**Instructions for the task**
Starting at the line containing "const microphone = new THREE.Group();", copy each line exactly, ending with the line containing "bpy.data.objects.remove(obj)". Leave out everything else.

■ ■ ■ ■ ■ ■ ■

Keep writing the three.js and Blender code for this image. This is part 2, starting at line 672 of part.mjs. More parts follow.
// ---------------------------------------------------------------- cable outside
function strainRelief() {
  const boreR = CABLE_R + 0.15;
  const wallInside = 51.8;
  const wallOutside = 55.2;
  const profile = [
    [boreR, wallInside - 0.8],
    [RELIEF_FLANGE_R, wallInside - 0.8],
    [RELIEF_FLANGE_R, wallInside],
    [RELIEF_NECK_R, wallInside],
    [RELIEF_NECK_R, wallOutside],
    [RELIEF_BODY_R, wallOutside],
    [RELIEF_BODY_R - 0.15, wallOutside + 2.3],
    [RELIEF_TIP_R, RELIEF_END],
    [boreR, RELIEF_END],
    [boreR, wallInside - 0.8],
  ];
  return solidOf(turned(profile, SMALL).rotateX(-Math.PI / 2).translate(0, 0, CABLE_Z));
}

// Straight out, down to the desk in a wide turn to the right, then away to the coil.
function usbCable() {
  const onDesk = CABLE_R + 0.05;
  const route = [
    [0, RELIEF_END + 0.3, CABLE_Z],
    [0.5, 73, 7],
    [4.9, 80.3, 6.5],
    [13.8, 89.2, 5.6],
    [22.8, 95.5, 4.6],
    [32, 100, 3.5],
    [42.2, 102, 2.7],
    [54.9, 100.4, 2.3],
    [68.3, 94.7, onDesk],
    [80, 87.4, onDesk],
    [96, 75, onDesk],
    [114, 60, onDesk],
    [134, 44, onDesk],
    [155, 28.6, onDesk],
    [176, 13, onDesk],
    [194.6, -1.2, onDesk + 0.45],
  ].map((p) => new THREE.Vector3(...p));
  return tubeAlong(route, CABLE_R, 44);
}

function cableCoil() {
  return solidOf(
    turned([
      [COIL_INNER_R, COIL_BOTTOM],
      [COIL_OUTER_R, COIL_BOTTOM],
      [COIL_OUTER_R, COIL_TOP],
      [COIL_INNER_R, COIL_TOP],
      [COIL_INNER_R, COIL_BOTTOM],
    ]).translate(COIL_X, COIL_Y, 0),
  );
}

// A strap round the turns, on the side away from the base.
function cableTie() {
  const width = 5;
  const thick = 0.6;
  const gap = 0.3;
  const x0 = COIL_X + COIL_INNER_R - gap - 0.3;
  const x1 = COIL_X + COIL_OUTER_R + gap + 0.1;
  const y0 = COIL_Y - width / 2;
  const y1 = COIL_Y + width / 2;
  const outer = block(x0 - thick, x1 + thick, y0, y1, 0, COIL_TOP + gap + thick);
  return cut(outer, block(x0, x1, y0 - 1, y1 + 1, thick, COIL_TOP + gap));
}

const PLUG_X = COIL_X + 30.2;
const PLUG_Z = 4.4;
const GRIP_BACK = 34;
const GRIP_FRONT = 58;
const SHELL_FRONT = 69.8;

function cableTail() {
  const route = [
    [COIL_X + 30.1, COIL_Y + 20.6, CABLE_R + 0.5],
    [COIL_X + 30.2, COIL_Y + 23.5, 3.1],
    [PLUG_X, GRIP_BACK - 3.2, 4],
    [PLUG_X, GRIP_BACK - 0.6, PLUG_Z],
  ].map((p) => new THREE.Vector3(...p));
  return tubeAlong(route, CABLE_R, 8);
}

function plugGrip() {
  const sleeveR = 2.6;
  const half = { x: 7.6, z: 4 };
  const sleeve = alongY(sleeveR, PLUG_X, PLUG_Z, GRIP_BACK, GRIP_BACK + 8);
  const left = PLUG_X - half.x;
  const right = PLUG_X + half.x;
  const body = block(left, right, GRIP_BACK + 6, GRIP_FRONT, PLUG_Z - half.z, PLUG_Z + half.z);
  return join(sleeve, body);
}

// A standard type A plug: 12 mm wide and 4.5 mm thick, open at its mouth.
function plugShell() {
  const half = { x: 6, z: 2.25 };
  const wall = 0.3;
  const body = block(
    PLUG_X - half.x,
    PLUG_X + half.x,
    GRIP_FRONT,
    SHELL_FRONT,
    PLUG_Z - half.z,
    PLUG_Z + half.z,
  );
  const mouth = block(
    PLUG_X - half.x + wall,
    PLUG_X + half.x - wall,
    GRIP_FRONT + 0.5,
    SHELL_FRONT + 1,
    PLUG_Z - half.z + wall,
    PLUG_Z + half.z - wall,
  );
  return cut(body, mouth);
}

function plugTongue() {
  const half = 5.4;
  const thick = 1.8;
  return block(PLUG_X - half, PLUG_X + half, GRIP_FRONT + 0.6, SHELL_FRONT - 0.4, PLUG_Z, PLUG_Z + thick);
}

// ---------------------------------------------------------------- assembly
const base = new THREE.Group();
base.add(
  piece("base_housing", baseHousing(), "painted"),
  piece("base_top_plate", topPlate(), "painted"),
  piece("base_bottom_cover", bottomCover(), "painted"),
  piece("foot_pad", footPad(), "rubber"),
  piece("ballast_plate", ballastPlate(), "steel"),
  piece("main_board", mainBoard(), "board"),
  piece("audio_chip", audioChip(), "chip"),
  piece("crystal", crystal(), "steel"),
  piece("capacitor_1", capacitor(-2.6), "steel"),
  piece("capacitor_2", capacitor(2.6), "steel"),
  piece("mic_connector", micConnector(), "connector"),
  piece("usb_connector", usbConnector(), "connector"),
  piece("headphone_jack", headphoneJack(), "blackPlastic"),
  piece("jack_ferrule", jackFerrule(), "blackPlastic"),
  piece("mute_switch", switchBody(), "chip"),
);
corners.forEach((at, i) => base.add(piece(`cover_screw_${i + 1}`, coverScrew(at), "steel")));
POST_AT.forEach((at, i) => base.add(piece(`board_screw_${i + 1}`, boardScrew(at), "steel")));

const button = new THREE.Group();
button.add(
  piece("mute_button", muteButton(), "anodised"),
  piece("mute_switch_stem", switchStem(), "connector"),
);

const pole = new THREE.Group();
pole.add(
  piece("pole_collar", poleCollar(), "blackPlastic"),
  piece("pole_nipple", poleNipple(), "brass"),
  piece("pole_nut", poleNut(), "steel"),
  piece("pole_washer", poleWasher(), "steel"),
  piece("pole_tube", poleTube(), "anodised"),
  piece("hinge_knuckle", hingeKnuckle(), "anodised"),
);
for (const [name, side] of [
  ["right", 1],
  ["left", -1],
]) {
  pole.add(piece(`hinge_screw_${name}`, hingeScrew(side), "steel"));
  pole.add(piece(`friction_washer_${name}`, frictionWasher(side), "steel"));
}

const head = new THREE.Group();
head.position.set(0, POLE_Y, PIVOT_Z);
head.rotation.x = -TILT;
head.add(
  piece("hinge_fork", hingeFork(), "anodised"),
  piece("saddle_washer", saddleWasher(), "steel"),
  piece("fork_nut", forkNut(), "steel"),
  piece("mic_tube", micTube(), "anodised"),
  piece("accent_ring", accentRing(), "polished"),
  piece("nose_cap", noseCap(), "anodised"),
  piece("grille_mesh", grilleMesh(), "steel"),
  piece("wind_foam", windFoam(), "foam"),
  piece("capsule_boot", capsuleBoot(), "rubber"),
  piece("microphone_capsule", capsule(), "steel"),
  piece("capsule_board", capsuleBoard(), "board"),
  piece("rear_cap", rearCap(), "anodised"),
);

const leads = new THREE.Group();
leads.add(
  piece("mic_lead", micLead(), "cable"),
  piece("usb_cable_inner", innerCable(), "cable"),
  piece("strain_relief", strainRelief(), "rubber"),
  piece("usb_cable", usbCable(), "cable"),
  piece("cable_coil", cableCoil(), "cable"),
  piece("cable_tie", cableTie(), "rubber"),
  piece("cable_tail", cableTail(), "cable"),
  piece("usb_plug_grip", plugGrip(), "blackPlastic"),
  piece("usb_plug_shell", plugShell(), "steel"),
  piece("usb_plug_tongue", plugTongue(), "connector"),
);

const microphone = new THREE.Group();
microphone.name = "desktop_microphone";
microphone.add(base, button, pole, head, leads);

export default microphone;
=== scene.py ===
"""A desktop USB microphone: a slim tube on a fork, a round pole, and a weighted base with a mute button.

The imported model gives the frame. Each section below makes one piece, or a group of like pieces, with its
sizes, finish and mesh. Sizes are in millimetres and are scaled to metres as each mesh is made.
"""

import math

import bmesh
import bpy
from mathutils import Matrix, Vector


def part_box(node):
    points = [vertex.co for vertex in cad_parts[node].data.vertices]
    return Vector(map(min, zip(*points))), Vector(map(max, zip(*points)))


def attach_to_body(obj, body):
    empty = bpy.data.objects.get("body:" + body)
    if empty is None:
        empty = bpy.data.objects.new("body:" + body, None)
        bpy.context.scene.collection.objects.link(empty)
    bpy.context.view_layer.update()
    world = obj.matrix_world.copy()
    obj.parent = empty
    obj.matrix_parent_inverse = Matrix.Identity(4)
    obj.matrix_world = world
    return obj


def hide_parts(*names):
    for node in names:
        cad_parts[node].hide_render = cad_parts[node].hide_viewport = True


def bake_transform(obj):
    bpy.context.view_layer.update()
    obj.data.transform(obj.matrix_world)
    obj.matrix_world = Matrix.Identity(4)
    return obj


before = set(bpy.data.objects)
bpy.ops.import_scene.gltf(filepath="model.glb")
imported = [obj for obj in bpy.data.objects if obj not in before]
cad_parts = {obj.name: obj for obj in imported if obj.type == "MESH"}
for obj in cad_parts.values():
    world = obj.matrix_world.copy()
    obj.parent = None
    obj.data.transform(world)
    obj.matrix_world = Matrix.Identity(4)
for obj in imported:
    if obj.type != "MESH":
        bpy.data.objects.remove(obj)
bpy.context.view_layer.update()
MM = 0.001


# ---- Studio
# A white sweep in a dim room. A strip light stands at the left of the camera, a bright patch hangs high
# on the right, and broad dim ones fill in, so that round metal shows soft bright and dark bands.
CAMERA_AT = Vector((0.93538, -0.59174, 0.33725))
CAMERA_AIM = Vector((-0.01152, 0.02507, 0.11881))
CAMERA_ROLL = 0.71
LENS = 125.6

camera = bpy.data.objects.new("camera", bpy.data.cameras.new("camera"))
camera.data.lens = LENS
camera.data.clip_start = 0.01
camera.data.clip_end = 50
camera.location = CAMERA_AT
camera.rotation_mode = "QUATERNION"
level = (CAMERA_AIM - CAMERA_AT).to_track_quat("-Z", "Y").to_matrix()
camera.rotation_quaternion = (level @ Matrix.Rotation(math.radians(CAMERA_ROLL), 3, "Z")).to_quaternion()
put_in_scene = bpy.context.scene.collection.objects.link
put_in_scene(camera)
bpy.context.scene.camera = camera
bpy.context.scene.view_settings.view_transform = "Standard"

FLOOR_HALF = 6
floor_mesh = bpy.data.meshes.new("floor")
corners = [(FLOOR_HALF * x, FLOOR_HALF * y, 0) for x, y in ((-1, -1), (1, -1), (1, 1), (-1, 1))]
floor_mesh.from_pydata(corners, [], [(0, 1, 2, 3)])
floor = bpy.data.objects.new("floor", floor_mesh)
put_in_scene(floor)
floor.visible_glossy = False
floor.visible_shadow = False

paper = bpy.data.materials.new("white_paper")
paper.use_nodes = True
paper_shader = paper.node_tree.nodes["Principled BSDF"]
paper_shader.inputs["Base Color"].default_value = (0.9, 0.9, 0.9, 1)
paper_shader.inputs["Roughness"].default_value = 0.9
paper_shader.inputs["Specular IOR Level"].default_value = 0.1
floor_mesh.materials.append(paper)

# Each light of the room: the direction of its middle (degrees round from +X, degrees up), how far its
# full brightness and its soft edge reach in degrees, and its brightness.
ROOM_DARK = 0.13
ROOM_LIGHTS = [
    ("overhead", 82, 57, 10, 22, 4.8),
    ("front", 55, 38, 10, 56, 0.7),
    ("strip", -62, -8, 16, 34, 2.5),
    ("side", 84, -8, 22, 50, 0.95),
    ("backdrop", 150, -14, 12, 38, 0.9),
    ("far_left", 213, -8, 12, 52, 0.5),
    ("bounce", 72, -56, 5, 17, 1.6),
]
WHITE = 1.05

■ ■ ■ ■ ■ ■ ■

**Reply to the exercise**
const microphone = new THREE.Group();
microphone.name = "desktop_microphone";
microphone.add(base, button, pole, head, leads);

export default microphone;
=== scene.py ===
"""A desktop USB microphone: a slim tube on a fork, a round pole, and a weighted base with a mute button.

The imported model gives the frame. Each section below makes one piece, or a group of like pieces, with its
sizes, finish and mesh. Sizes are in millimetres and are scaled to metres as each mesh is made.
"""

import math

import bmesh
import bpy
from mathutils import Matrix, Vector


def part_box(node):
    points = [vertex.co for vertex in cad_parts[node].data.vertices]
    return Vector(map(min, zip(*points))), Vector(map(max, zip(*points)))


def attach_to_body(obj, body):
    empty = bpy.data.objects.get("body:" + body)
    if empty is None:
        empty = bpy.data.objects.new("body:" + body, None)
        bpy.context.scene.collection.objects.link(empty)
    bpy.context.view_layer.update()
    world = obj.matrix_world.copy()
    obj.parent = empty
    obj.matrix_parent_inverse = Matrix.Identity(4)
    obj.matrix_world = world
    return obj


def hide_parts(*names):
    for node in names:
        cad_parts[node].hide_render = cad_parts[node].hide_viewport = True


def bake_transform(obj):
    bpy.context.view_layer.update()
    obj.data.transform(obj.matrix_world)
    obj.matrix_world = Matrix.Identity(4)
    return obj


before = set(bpy.data.objects)
bpy.ops.import_scene.gltf(filepath="model.glb")
imported = [obj for obj in bpy.data.objects if obj not in before]
cad_parts = {obj.name: obj for obj in imported if obj.type == "MESH"}
for obj in cad_parts.values():
    world = obj.matrix_world.copy()
    obj.parent = None
    obj.data.transform(world)
    obj.matrix_world = Matrix.Identity(4)
for obj in imported:
    if obj.type != "MESH":
        bpy.data.objects.remove(obj)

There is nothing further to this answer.